Ook werd er tussen de provincies veel gehandeld, producten uit het oosten reisden dwars door het rijk naar de noordwestelijke delen en omgekeerd. In Italie kwam nu ook een gespecialiseerde industrie van de grond. De staat kreeg echter ook op de industrie een steeds sterkere greep door het oprichten van eigenbedrijven en door monopolies in belangrijke artikelen.
Door politieke chaos als gevolg van troonstrijd en invallen door barbaarse stammen kwam in de 3e en 4e eeuw n. Chr. de bloeitijd tot zijn einde. De provincies werkten weer minder samen, iets waar het westen meer onder te lijden had dan het oosten. Het lekkere leven op de rijke akkers werd onzeker en veel pachters trokken naar veiliger oorden. Om de voorraden van het leger en van de grote steden veilig te stellen, ging de overheid ertoe over de pachters als slaven te gebruiken. Het kleingrondbezit moest helemaal verdwijnen.

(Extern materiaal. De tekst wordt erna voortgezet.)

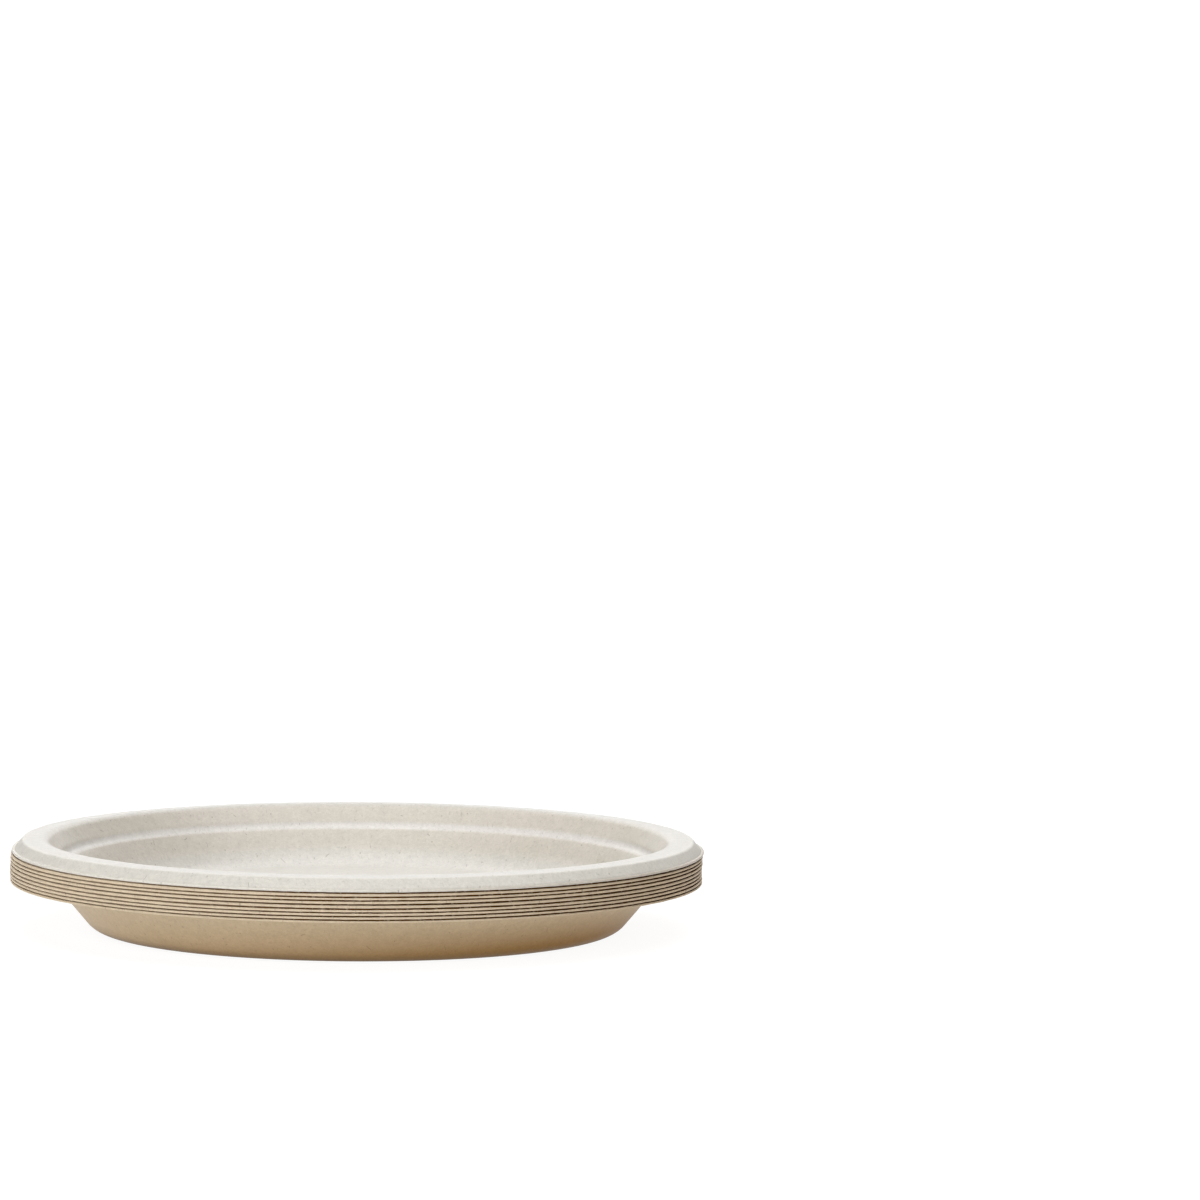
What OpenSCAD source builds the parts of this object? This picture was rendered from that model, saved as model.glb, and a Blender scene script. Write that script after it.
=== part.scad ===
/* [Stack] */
// Number of plates in the stack
plate_count = 9; // [2:1:16]
// Smallest gap between the sloping faces of two nested plates
nest_gap = 0.02; // [0.01:0.01:0.3]
// Height by which each plate rides above a close fit, bottom plate first
ride_up = [0, 0, 0.27, 0, 0.27, 0.42, 0.05, 0.12, 0.42]; // [0:0.01:1]
// Direction in which each plate has slid on the one below, bottom plate first
slide_dir = [0, 0, 230, 0, 70, 300, 160, 20, 350]; // [0:5:360]
// Share of its sideways play that each plate has slid
slide_share = 0.9; // [0:0.05:1]

/* [Plate] */
// Diameter over the rim
plate_d = 229; // [180:1:300]
// Height from the underside of the floor to the top of the crown
plate_h = 20.5; // [17:0.5:30]
// Thickness of the moulded sheet
sheet_t = 0.65; // [0.4:0.05:1]

/* [Wall] */
// Slope of the wall between the floor and the crown
wall_a = 50; // [35:1:60]
// Radius of the bend from the floor into the wall, at mid sheet
base_r = 8; // [4:0.5:14]
// Radius of the bend from the wall into the crown, at mid sheet
brow_r = 3.6; // [1.5:0.1:6]

/* [Rim] */
// Length of the nearly flat crown of the rim
crown_w = 5; // [2:0.1:10]
// Angle at which the crown falls away outwards
crown_fall = 4; // [0:0.5:10]
// Radius of the rounded shoulder outside the crown, at mid sheet
shoulder_r = 1.2; // [0.8:0.1:2]
// Slope of the lip below the shoulder
lip_a = 50; // [35:1:60]
// Height from the top of the crown down to the underside of the flange
lip_drop = 4.3; // [3.8:0.1:7]
// Radius of the bend from the lip into the flange, at mid sheet
foot_r = 0.7; // [0.6:0.1:1.2]
// Width of the small flat flange at the edge, without its round end
flange_w = 0.3; // [0.2:0.1:3]
// Share of the gap between two nested flanges by which the cut edge is swollen
edge_swell = 0.35; // [0:0.05:0.6]

/* [Ring] */
// Distance of the pressed ring from the top of the wall, down the slope
ring_down = 7.2; // [4:0.2:11]
// Width of the pressed ring on the slope
ring_w = 3.6; // [1.6:0.2:4]
// Depth of the pressed ring in the upper face
ring_deep = 0.3; // [0.1:0.02:0.34]

/* [Hidden] */
// Straight pieces in which each bend of the section is drawn
bend_steps = 6;
// Straight pieces in which the pressed ring is drawn
ring_steps = 6;
// Facets of a full turn where the model is shown as a mesh
turn_facets = 180;
pulp_color = [0.87, 0.84, 0.78];

half_t = sheet_t / 2;

// Nested plates lie closest where the sheet is steepest
steepest_a = max(wall_a, lip_a);
nest_lift = (sheet_t + nest_gap) / cos(steepest_a);

// Pulp swells where the edge is cut, by less than the gap that nesting leaves there
half_edge = (sheet_t + edge_swell * (nest_lift - sheet_t)) / 2;

// Places along the mid line of the sheet, worked out from the edge inwards
foot_x = plate_d / 2 - half_edge - flange_w;
flange_z = plate_h - lip_drop + half_t;
brow_z = plate_h - half_t - brow_r;
shoulder_z = brow_z + brow_r * cos(crown_fall) - crown_w * sin(crown_fall)
    - shoulder_r * cos(crown_fall);
lip_fall = shoulder_z + shoulder_r * cos(lip_a) - flange_z - foot_r * (1 - cos(lip_a));
shoulder_x = foot_x - (foot_r + shoulder_r) * sin(lip_a) - lip_fall / tan(lip_a);
brow_x = shoulder_x - crown_w * cos(crown_fall) - (brow_r - shoulder_r) * sin(crown_fall);
wall_rise = brow_z + brow_r * cos(wall_a) - half_t - base_r * (1 - cos(wall_a));
floor_x = brow_x - (brow_r + base_r) * sin(wall_a) - wall_rise / tan(wall_a);

// Centres of the bends
base_c = [floor_x, half_t + base_r];
brow_c = [brow_x, brow_z];
shoulder_c = [shoulder_x, shoulder_z];
foot_c = [foot_x, flange_z + foot_r];
edge_c = [plate_d / 2 - half_edge, flange_z];

// The wall's direction up the slope, and the way its upper face looks
slope_dir = [cos(wall_a), sin(wall_a)];
face_dir = [-sin(wall_a), cos(wall_a)];
ring_c = brow_c + (brow_r + half_t) * face_dir - ring_down * slope_dir;

function at(centre, radius, a) = centre + radius * [cos(a), sin(a)];

function bend(centre, radius, from_a, to_a) =
    [for (i = [0 : bend_steps]) at(centre, radius, from_a + (to_a - from_a) * i / bend_steps)];

// A shallow hollow across the upper face of the wall
function pressed_ring() =
    [for (i = [0 : ring_steps])
        let (u = 2 * i / ring_steps - 1)
        ring_c + u * ring_w / 2 * slope_dir - ring_deep * (1 - u * u) * face_dir];

function upper_face() = concat(
    [[0, sheet_t]],
    bend(base_c, base_r - half_t, -90, wall_a - 90),
    pressed_ring(),
    bend(brow_c, brow_r + half_t, 90 + wall_a, 90),
    [at(brow_c, brow_r + half_t, 90 - crown_fall)],
    bend(shoulder_c, shoulder_r + half_t, 90 - crown_fall, 90 - lip_a),
    bend(foot_c, foot_r - half_t, -90 - lip_a, -90)
);

function under_face() = concat(
    bend(foot_c, foot_r + half_t, -90, -90 - lip_a),
    bend(shoulder_c, shoulder_r - half_t, 90 - lip_a, 90 - crown_fall),
    [at(brow_c, brow_r - half_t, 90 - crown_fall)],
    bend(brow_c, brow_r - half_t, 90, 90 + wall_a),
    bend(base_c, base_r + half_t, wall_a - 90, -90),
    [[0, 0]]
);

function plate_section() = concat(upper_face(), bend(edge_c, half_edge, 90, -90), under_face());

// Play and direction come round again on stacks with more plates than the lists name
function play(i) = ride_up[i % len(ride_up)];
function heading(i) = slide_dir[i % len(slide_dir)];
function lift(i) = i == 0 ? 0 : lift(i - 1) + nest_lift + play(i);

// A plate that rides up by h can slide h / tan(a) before it meets the plate below
function slide(i) = i == 0 ? [0, 0] : slide(i - 1)
    + slide_share * play(i) / tan(steepest_a) * [cos(heading(i)), sin(heading(i))];
slides = [for (i = [0 : plate_count - 1]) slide(i)];

function middle(axis) = (min([for (s = slides) s[axis]]) + max([for (s = slides) s[axis]])) / 2;

module plate(i) {
    color(pulp_color)
        translate([slides[i][0] - middle(0), slides[i][1] - middle(1), lift(i)])
            rotate_extrude($fn = turn_facets)
                polygon(plate_section());
}

for (i = [0 : plate_count - 1])
    plate(i);
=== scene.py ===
# Stack of nested plates pressed from plant fibre pulp
import bpy
import math
from mathutils import Matrix, Quaternion, Vector, noise


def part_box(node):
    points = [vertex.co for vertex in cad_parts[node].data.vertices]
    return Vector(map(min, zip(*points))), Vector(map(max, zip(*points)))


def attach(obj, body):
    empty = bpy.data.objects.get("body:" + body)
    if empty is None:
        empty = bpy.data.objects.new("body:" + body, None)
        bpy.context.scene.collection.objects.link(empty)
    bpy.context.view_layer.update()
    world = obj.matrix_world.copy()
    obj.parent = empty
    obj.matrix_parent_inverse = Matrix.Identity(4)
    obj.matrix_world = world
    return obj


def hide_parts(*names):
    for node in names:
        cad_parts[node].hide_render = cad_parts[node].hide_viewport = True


mm = 0.001


print("Loading the packed plates")
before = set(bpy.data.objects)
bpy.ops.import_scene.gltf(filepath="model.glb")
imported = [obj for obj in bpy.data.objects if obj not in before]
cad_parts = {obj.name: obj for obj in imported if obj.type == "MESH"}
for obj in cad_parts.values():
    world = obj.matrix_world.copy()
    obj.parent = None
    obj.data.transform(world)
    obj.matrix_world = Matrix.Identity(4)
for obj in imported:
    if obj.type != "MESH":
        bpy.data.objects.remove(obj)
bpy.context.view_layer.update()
plateNames = sorted(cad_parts, key=lambda name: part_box(name)[0].z)
lowestPlate, topPlate = plateNames[0], plateNames[-1]

# The section of one plate, in millimetres and degrees, the same as the solids have
plateShape = {
    "height": 20.5,
    "sheet": 0.65,
    "wallSlope": 50,
    "baseBend": 8.0,
    "browBend": 3.6,
    "crownWidth": 5.0,
    "crownFall": 4,
    "shoulderBend": 1.2,
    "lipSlope": 50,
    "lipDrop": 4.3,
    "footBend": 0.7,
    "flangeWidth": 0.3,
    "cutEdge": 0.787,       # thickness of the swollen cut edge
    "ringDown": 7.2,
    "ringWidth": 3.6,
    "ringDepth": 0.3,
}

# How finely each plate is turned, and how uneven the pressed pulp is, in millimetres
plateFinish = {
    "turnSteps": 640,
    "footSteps": 4,         # of the bend from the lip into the flange
    "cutSteps": 10,         # of the round cut edge
    "ringReach": 0.6,       # how far the ring's soft brims reach each way, as a share of its width
    "ringBrim": 0.8,        # how soft the brims are: 1 is a plain wave, and less is fuller
    "edgeWave": 0.09,       # how far a rim edge wanders up and down along its round
    "edgeLift": 0.08,       # how far drying has lifted the rim edges
    "edgeSwell": 0.07,      # how much the cut edge thickens and thins, on each face
    "edgeThin": 0.045,      # how much thinner, on each face, the edges are on one side
    "thinTowards": -30,     # the direction of that side
    "edgeNick": 0.07,       # how far the cut edge is nibbled inwards
    "edgeBlend": 0.6,       # how far in from the flange's bend the unevenness fades out
    "rimLine": 0.32,        # what stays open between two rims, whose edges fill the rest
}

# The rim's unevenness: a steady part, and waves with their number round the rim, share and seed
rimWaves = {
    "wave": (0.0, ((9, 0.35, 0), (60, 0.15, 3))),
    "swell": (-0.4, ((40, 0.3, 11), (290, 0.7, 17))),
    "nick": (0.5, ((90, 0.25, 31), (400, 0.25, 37))),
}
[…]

De ambachtslieden werden verenigd in gilden, en het beroep werd erfelijk gemaakt. Daarbij kwamen er steeds meer staatsbedrijven. Dit alles kon het niet verhelpen dat en halve eeuw later de economie toch volledig instortte. Toen de toenemende staatsuitgaven niet meer door de belastingen konden worden gedekt gingen de keizers over tot een vermindering van het goud en zilververmogen van de munten. De geldhervormingen hielpen maar heel weinig. Vooral het westelijk deel van het Romeinse rijk was rond 400 n. Chr. weer enige eeuwen achteruit gezet.